En tout cas, l’expérience est faite : quand la gauche fait un pas sérieux vers la gauche, elle est conquérante. Il faut pousser plus loin cet avantage. Pour une part, la réponse est bien sûr à chercher du côté du Parti socialiste : confirmera-t-il son ancrage à gauche et, pour cela, est-il prêt à aller plus loin dans la définition d’une cohérence qui tourne enfin le dos aux errements de près de trente ans ? Les choix qu’il fera in fine vont peser lourd. Ce n’est pourtant qu’une part de la réponse.

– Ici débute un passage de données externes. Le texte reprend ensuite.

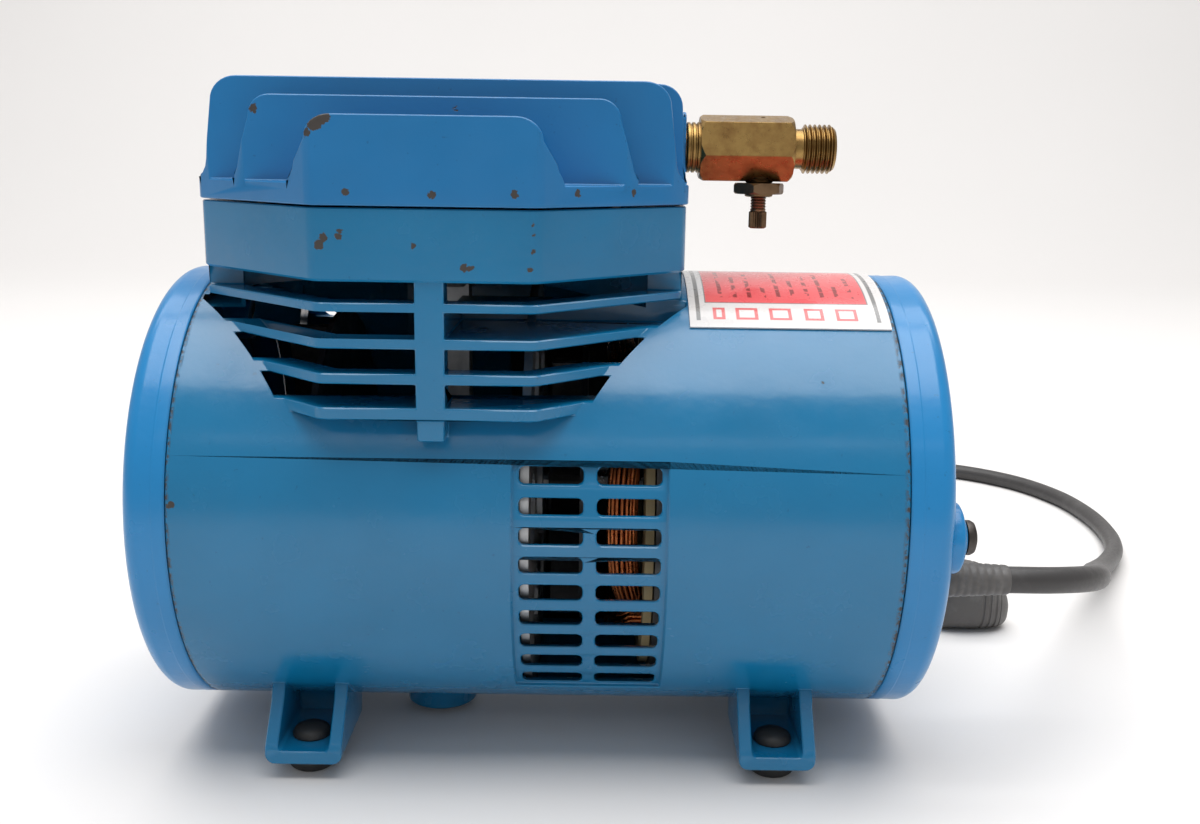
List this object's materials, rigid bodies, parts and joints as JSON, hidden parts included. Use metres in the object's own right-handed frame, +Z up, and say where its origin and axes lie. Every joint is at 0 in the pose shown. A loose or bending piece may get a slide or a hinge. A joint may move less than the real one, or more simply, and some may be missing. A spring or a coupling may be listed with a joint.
{
  "type": "oilless diaphragm compressor",
  "caption": "Small mains-electric oilless diaphragm compressor and vacuum pump: finned octagonal head, louvred motor housing on feet, brass outlet with a bleed valve, and a coiled cord.",
  "frame": {"origin": "centre of the machine's box on the surface it stands on, without its cord", "axes": "+X along the motor shaft towards the outlet and the cord end, +Y away from the side with the view of the grille, +Z up"},
  "size_m": [0.3507, 0.3516, 0.1833],
  "materials": {
    "housing_paint": "teal-blue enamel over cast aluminium",
    "head_paint": "azure enamel over cast aluminium",
    "brass": "aged bare brass",
    "steel": "plain machined steel",
    "dark_steel": "black oxide",
    "cast_aluminium": "as cast",
    "black_rubber": "black moulded rubber",
    "cord_jacket": "dark grey moulded jacket",
    "fan_plastic": "black moulded plastic",
    "copper_winding": "enamelled copper wire",
    "lamination_steel": "stacked sheet steel",
    "filter_felt": "pressed felt",
    "gasket_sheet": "fibre gasket sheet",
    "label_face": "printed film, no lettering"
  },
  "bodies": {
    "housing": {"bleed_valve_body": "brass", "centre_bearing_bracket": "cast_aluminium", "cord_coil": "cord_jacket", "cord_lead": "cord_jacket", "cord_strain_relief": "cord_jacket", "cord_tail": "cord_jacket", "cylinder_head": "head_paint", "diaphragm": "black_rubber", "exhaust_reed_screw": "steel", "field_coil_1": "copper_winding", "field_coil_2": "copper_winding", "field_coil_3": "copper_winding", "field_coil_4": "copper_winding", "head_gasket": "gasket_sheet", "head_screw_1": "steel", "head_screw_2": "steel", "head_screw_3": "steel", "head_screw_4": "steel", "intake_filter": "filter_felt", "intake_reed_screw": "steel", "intake_ring": "steel", "left_cap_screw_1": "steel", "left_cap_screw_2": "steel", "left_cap_screw_3": "steel", "left_end_cap": "head_paint", "main_bearing_left": "steel", "main_bearing_right": "steel", "motor_housing": "housing_paint", "nameplate": "label_face", "outlet_nipple": "brass", "plug_blade_1": "brass", "plug_blade_2": "brass", "plug_body": "cord_jacket", "right_cap_screw_1": "steel", "right_cap_screw_2": "steel", "right_cap_screw_3": "steel", "right_end_cap": "head_paint", "rubber_foot_1": "black_rubber", "rubber_foot_2": "black_rubber", "rubber_foot_3": "black_rubber", "rubber_foot_4": "black_rubber", "stator_core": "lamination_steel", "valve_plate": "cast_aluminium"},
    "rotor": {"rotor_shaft": "steel", "rotor_core": "lamination_steel", "crank_eccentric": "steel", "eccentric_set_screw": "dark_steel", "cooling_fan_left": "fan_plastic", "cooling_fan_right": "fan_plastic"},
    "rod": {"connecting_rod": "cast_aluminium", "rod_bearing": "steel", "diaphragm_lower_plate": "cast_aluminium", "diaphragm_upper_plate": "cast_aluminium", "diaphragm_screw": "steel"},
    "intake_reed": {"intake_reed": "steel"},
    "exhaust_reed": {"exhaust_reed": "steel"},
    "needle": {"bleed_needle": "steel"},
    "bleed_screw": {"bleed_screw": "brass"},
    "lock_nut": {"bleed_lock_nut": "brass"}
  },
  "joints": [
    {"name": "rotor_spin", "type": "hinge", "parent": "housing", "child": "rotor", "pos_m": [-0.03035, 0, 0.07], "axis": [1, 0, 0], "continuous": true},
    {"name": "rod_swivel", "type": "hinge", "parent": "rotor", "child": "rod", "pos_m": [-0.03035, 0, 0.0725], "axis": [1, 0, 0], "continuous": true, "deforming": ["diaphragm"]},
    {"name": "intake_reed_flex", "type": "hinge", "parent": "housing", "child": "intake_reed", "pos_m": [-0.04635, -0.01, 0.1471], "axis": [-1, 0, 0], "range_deg": [0, 5], "stiffness_Nm_per_rad": 0.02},
    {"name": "exhaust_reed_flex", "type": "hinge", "parent": "housing", "child": "exhaust_reed", "pos_m": [-0.01435, -0.01, 0.1507], "axis": [1, 0, 0], "range_deg": [0, 5], "stiffness_Nm_per_rad": 0.02},
    {"name": "bleed_needle_travel", "type": "slide", "parent": "housing", "child": "needle", "axis": [0, 0, 1], "range_m": [-0.0024, 0.0008]},
    {"name": "bleed_screw_turn", "type": "hinge", "parent": "needle", "child": "bleed_screw", "pos_m": [0.05485, 0, 0.15], "axis": [0, 0, 1], "range_deg": [-1080, 360]},
    {"name": "lock_nut_turn", "type": "hinge", "parent": "housing", "child": "lock_nut", "pos_m": [0.05485, 0, 0.1557], "axis": [0, 0, 1], "range_deg": [-180, 0]}
  ],
  "couplings": [
    {"joint": "rod_swivel", "follows": "rotor_spin", "ratio": -1},
    {"joint": "bleed_screw_turn", "follows": "bleed_needle_travel", "rad_per_m": 7854}
  ]
}
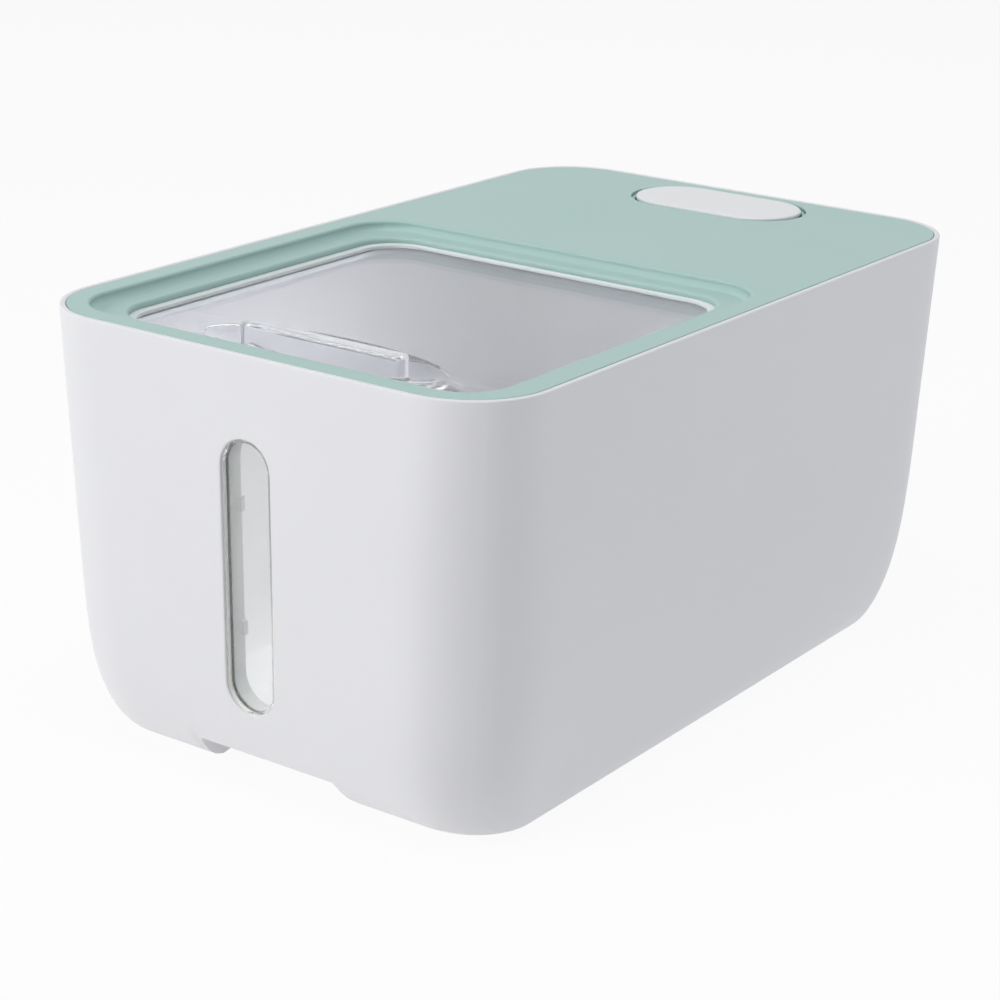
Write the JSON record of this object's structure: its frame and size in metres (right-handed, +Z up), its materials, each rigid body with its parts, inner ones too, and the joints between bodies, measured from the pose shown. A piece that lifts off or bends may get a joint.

Regardons la situation politique d’ensemble. Pour l’instant, quatre candidats sont estimés au-dessus des 10 % : trois sont à droite, un est à gauche. Cette situation n’est pas saine. À droite, le candidat de l’UMP est aiguillonné à la fois par sa gauche et par sa droite. Pour l’instant, le PS est aiguillonné fortement du côté du centre ; il ne l’est pas encore assez du côté de sa gauche. L’enjeu est donc simple : pour que la gauche s’assure définitivement de son succès et qu’elle prépare les conditions de sa réussite ultérieure, il est impératif qu’elle soit mieux équilibrée.

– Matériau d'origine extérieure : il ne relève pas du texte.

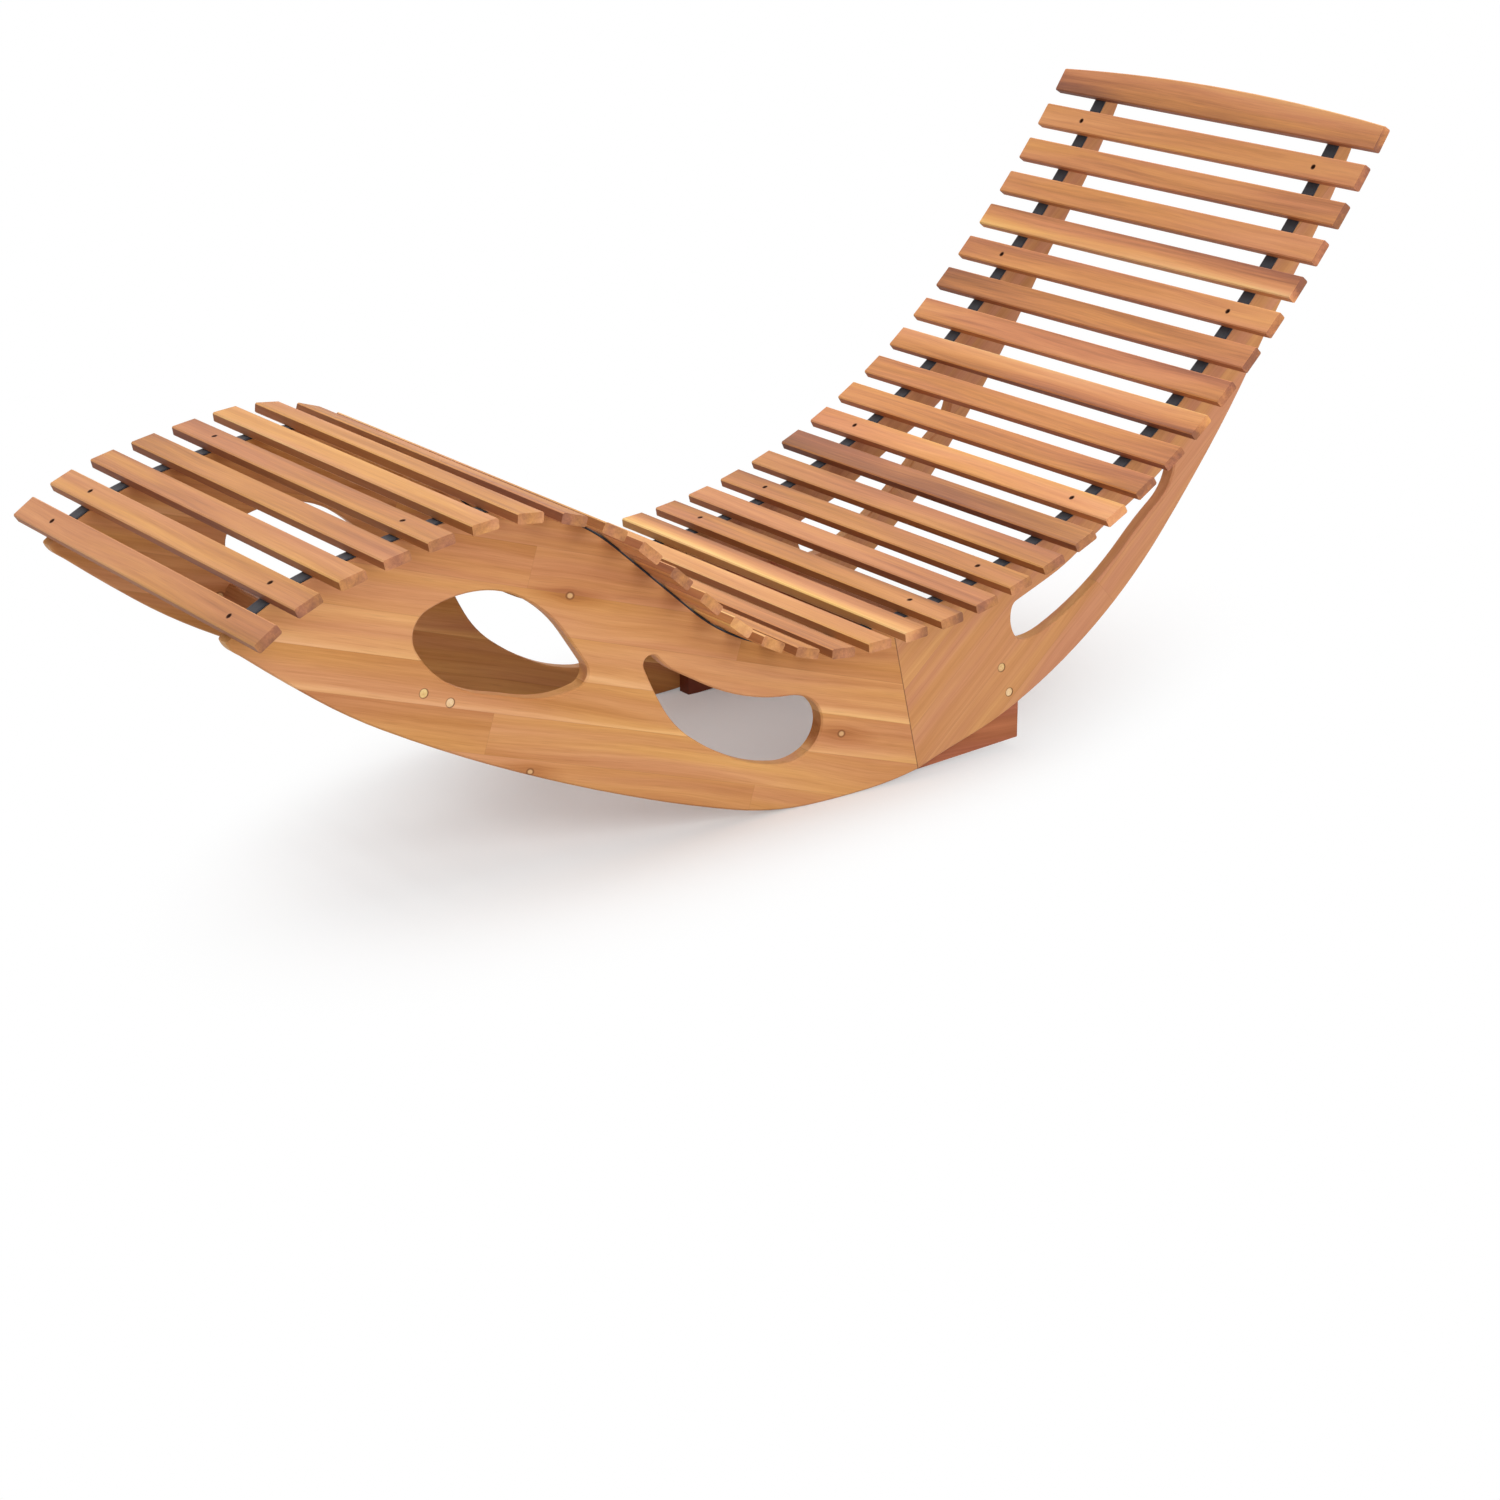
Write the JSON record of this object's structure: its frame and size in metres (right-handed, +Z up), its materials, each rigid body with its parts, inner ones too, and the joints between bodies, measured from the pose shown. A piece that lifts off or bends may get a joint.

Ne nous trompons pas d’adjectif, d’ici le mois d’avril : j’ai écrit « équilibrée », pas « rééquilibrée ». Ce que veut le Front de gauche, ce n’est pas un jeu de vases communicants à gauche : quand la droite est encore majoritaire au premier tour, et de loin, ce serait suicidaire. La gauche doit désormais aspirer à être majoritaire dès le premier tour. Ce ne sera possible que par la progression de toutes ses composantes sans exception : si l’on est fidèle à la logique de rassemblement dans la clarté qui est celle du Front de gauche, nous devons souhaiter cette progression, sans réticences. Mais nous pouvons, sereinement désormais, ajouter que la progression collective doit s’accompagner d’une seconde condition. Il est maintenant acquis que Jean-Luc Mélenchon est, dans cette élection cruciale, le seul porte-drapeau d’une gauche bien à gauche. Il est donc de l’intérêt de toute la gauche qu’il franchisse un nouveau seuil dans les semaines qui viennent.
Ce que l’on devrait, en France, considérer comme « normal », ce qu’en tout cas on doit considérer comme salutaire, c’est une gauche de gauche qui ne soit pas à un niveau inférieur à 15 %. Ce fut très longtemps le cas, dans le passé, et la gauche s’en est particulièrement bien portée. Pour la première fois depuis une décennie, un score à la hauteur est envisageable ; or, cette fois, il ne s’éparpillera pas sur une myriade de candidatures, mais se cristallisera dans l’urne sur le nom de Jean-Luc Mélenchon. Le score de la gauche de gauche sera le sien. L’enjeu aujourd’hui n’est donc pas de subtiliser au PS ses électeurs : il est de mobiliser ces millions d’individus appartenant aux classes populaires qui, au fil des ans, se sont sentis floués par une gauche dans laquelle ils ne se reconnaissaient pas, soit parce qu’elle n’était pas assez à gauche, soit parce qu’elle était divisée. Aujourd’hui, il existe une offre politique bien à gauche et une offre déjà rassemblée.
C’est une chance. Ce serait gaspillage, à gauche, que de ne pas la saisir.